• _Prompt_: Which lines hold the word "shown"? Show each of them.

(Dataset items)

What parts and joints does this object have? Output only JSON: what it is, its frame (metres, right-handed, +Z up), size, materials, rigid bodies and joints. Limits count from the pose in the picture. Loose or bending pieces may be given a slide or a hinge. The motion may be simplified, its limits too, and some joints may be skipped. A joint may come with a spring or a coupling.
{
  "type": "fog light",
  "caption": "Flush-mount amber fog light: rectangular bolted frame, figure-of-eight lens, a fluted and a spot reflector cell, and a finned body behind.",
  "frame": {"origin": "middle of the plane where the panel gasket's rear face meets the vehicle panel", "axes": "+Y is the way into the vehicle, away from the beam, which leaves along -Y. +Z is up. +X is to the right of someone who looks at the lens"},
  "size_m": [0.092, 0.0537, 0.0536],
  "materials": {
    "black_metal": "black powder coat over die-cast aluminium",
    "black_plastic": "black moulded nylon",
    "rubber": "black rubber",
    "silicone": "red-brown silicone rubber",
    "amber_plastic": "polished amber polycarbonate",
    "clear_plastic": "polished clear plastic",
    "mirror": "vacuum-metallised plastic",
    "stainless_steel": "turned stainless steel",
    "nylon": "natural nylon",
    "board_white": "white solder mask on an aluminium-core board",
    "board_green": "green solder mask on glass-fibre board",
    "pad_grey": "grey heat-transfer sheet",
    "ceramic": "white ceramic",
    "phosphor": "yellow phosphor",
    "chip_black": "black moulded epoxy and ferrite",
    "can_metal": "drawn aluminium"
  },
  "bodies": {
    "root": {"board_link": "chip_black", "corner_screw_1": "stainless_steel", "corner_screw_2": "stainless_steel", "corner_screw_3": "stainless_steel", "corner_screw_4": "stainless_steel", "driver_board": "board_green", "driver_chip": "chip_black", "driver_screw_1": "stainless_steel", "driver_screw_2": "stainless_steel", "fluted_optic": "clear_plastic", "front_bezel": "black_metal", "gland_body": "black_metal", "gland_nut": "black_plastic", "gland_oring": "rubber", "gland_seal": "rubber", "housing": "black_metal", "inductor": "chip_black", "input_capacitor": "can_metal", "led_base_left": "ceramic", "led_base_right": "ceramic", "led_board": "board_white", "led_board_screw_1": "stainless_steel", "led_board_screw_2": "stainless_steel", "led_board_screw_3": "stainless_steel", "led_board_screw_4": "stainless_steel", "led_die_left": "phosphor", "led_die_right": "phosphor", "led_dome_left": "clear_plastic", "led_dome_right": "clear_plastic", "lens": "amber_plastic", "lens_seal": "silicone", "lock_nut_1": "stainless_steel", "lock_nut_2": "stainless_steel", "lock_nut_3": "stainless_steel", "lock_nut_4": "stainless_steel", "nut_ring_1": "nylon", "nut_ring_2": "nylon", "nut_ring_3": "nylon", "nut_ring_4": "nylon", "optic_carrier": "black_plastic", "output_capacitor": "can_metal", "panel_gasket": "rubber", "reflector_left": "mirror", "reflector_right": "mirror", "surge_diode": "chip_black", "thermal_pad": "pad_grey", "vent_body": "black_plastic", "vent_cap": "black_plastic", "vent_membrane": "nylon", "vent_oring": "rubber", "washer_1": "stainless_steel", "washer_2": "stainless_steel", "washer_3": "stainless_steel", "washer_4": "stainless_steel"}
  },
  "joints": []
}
* * *
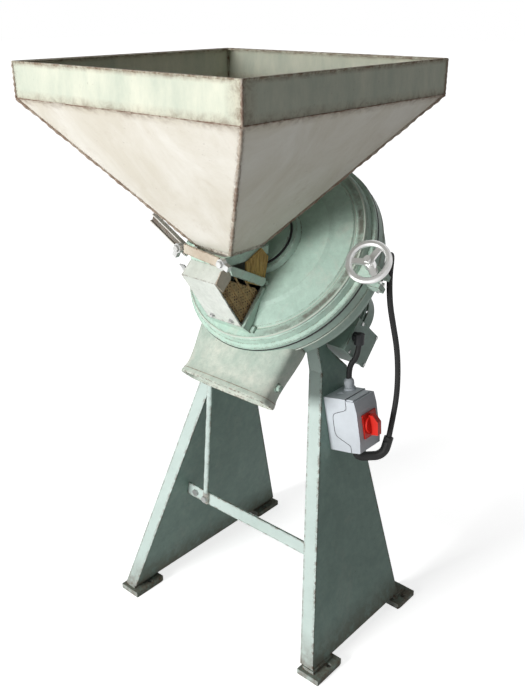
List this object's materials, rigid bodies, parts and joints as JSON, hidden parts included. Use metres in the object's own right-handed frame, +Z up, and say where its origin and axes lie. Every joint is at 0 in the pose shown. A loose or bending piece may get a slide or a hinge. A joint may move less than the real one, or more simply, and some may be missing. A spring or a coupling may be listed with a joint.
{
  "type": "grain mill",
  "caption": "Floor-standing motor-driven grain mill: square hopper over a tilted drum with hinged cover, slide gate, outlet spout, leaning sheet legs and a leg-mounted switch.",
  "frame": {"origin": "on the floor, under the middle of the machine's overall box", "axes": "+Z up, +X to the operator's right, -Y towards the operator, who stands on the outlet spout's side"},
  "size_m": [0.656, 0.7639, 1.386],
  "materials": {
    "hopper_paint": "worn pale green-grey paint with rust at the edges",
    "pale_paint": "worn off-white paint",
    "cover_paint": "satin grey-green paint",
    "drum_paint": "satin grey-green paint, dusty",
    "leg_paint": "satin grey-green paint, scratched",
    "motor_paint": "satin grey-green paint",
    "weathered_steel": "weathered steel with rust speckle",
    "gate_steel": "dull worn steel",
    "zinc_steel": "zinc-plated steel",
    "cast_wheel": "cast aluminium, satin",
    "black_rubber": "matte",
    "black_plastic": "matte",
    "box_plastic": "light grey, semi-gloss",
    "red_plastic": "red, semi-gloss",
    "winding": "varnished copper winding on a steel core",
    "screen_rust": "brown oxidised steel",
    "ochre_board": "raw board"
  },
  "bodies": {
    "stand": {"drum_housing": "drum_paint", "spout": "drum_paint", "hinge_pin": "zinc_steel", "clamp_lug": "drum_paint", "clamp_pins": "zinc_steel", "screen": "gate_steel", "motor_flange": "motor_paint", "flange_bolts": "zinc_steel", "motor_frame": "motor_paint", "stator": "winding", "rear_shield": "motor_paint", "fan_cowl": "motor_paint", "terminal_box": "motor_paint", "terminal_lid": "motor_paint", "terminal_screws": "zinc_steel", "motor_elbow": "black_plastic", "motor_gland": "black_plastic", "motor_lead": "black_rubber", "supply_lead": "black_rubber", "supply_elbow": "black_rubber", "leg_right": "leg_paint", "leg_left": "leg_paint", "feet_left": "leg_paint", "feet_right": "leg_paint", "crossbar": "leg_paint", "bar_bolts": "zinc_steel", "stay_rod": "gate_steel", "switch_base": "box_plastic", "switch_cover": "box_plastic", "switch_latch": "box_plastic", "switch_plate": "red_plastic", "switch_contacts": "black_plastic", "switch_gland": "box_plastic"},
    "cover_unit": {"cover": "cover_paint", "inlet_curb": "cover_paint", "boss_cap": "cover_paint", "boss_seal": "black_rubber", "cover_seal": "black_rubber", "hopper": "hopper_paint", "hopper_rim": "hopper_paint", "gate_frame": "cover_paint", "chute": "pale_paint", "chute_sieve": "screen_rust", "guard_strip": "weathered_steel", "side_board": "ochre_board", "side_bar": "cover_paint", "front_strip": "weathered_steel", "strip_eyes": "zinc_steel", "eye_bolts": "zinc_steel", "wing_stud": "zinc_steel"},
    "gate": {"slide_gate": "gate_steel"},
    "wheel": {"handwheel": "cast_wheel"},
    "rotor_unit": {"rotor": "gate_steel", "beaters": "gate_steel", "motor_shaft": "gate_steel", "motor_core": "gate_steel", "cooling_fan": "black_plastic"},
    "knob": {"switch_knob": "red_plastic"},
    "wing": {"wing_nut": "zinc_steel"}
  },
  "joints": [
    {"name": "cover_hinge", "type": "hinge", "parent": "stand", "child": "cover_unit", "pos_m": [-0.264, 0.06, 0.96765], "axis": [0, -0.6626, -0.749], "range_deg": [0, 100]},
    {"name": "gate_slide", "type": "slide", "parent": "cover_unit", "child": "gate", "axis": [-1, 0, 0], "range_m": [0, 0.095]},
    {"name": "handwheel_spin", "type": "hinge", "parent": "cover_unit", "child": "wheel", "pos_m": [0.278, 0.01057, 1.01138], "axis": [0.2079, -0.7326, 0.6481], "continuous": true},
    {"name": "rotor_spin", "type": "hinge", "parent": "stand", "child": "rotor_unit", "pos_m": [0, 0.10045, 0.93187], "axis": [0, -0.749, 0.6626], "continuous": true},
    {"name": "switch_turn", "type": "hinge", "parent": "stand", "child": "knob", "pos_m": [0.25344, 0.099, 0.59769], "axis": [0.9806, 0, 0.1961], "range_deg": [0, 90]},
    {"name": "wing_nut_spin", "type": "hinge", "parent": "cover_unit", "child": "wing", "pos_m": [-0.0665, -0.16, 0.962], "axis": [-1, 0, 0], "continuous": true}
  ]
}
---
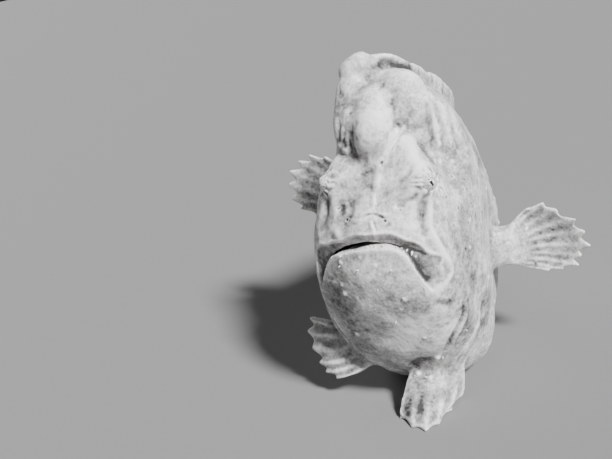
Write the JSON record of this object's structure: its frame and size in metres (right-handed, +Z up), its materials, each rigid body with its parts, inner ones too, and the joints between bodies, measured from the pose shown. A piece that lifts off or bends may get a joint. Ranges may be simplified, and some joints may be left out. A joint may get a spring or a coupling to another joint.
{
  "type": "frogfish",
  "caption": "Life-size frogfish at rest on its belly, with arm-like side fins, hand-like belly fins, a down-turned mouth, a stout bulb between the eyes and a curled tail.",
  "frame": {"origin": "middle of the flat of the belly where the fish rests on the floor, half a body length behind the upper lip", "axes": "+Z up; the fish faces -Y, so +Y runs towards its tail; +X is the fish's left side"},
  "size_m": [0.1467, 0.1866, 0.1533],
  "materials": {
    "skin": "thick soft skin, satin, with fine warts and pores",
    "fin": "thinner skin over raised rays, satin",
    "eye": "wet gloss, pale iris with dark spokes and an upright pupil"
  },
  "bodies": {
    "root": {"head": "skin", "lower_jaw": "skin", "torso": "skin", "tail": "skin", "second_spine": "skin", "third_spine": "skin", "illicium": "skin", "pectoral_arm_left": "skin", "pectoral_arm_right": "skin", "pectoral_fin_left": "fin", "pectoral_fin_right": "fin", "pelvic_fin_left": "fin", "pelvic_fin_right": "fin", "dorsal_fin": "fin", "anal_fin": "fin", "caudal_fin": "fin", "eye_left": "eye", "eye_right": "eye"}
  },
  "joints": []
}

• _Complete output_:
List this object's materials, rigid bodies, parts and joints as JSON, hidden parts included. Use metres in the object's own right-handed frame, +Z up, and say where its origin and axes lie. Every joint is at 0 in the pose shown. A loose or bending piece may get a slide or a hinge. A joint may move less than the real one, or more simply, and some may be missing. A spring or a coupling may be listed with a joint.
Write the JSON record of this object's structure: its frame and size in metres (right-handed, +Z up), its materials, each rigid body with its parts, inner ones too, and the joints between bodies, measured from the pose shown. A piece that lifts off or bends may get a joint. Ranges may be simplified, and some joints may be left out. A joint may get a spring or a coupling to another joint.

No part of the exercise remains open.